RECORDS SHOWN.
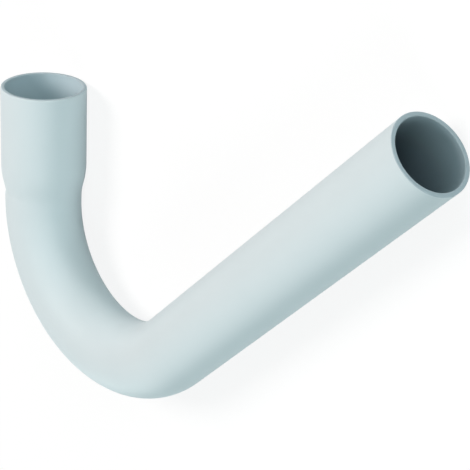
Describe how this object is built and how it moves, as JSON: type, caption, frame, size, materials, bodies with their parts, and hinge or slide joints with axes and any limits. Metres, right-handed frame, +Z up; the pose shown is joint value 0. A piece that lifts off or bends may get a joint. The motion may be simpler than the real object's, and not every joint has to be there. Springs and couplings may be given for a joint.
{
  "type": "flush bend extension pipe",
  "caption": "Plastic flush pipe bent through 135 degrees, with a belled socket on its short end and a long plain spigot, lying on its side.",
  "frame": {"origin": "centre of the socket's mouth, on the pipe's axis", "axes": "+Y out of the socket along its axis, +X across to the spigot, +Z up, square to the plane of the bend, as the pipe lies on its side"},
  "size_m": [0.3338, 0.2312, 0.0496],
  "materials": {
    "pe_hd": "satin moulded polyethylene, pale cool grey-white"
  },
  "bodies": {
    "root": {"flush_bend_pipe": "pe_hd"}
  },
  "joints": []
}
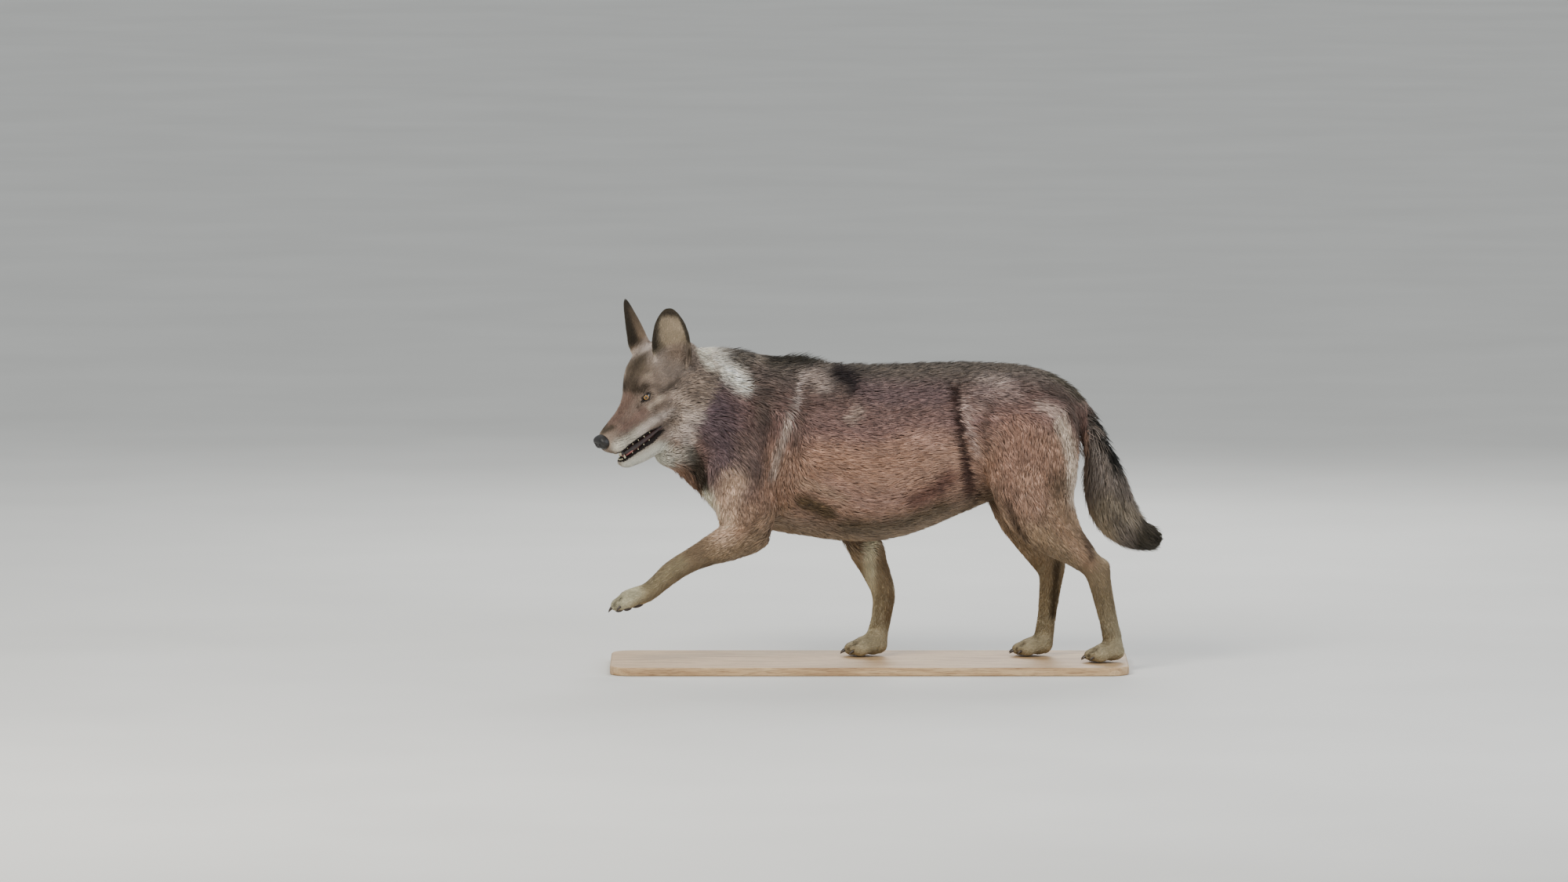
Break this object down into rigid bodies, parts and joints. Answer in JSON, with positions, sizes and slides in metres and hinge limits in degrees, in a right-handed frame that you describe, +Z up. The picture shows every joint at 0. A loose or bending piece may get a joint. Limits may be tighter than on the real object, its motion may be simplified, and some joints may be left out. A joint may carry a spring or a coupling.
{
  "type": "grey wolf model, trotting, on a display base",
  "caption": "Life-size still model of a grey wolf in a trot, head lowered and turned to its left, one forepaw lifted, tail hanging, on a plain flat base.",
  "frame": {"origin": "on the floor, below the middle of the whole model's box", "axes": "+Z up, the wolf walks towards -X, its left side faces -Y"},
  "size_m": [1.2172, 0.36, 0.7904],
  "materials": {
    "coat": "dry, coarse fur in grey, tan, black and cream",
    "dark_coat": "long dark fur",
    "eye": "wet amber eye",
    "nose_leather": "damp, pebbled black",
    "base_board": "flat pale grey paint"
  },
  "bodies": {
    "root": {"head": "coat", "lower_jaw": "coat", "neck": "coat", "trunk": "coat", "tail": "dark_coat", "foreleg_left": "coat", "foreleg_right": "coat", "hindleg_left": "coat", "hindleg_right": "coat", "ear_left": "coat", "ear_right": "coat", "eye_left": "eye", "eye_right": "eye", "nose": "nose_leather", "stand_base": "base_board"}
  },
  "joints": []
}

EXERCISE. Where a line in the entries holds the word "degrees", copy that line.

TASK RESPONSE.
  "caption": "Plastic flush pipe bent through 135 degrees, with a belled socket on its short end and a long plain spigot, lying on its side.",
Break this object down into rigid bodies, parts and joints. Answer in JSON, with positions, sizes and slides in metres and hinge limits in degrees, in a right-handed frame that you describe, +Z up. The picture shows every joint at 0. A loose or bending piece may get a joint. Limits may be tighter than on the real object, its motion may be simplified, and some joints may be left out. A joint may carry a spring or a coupling.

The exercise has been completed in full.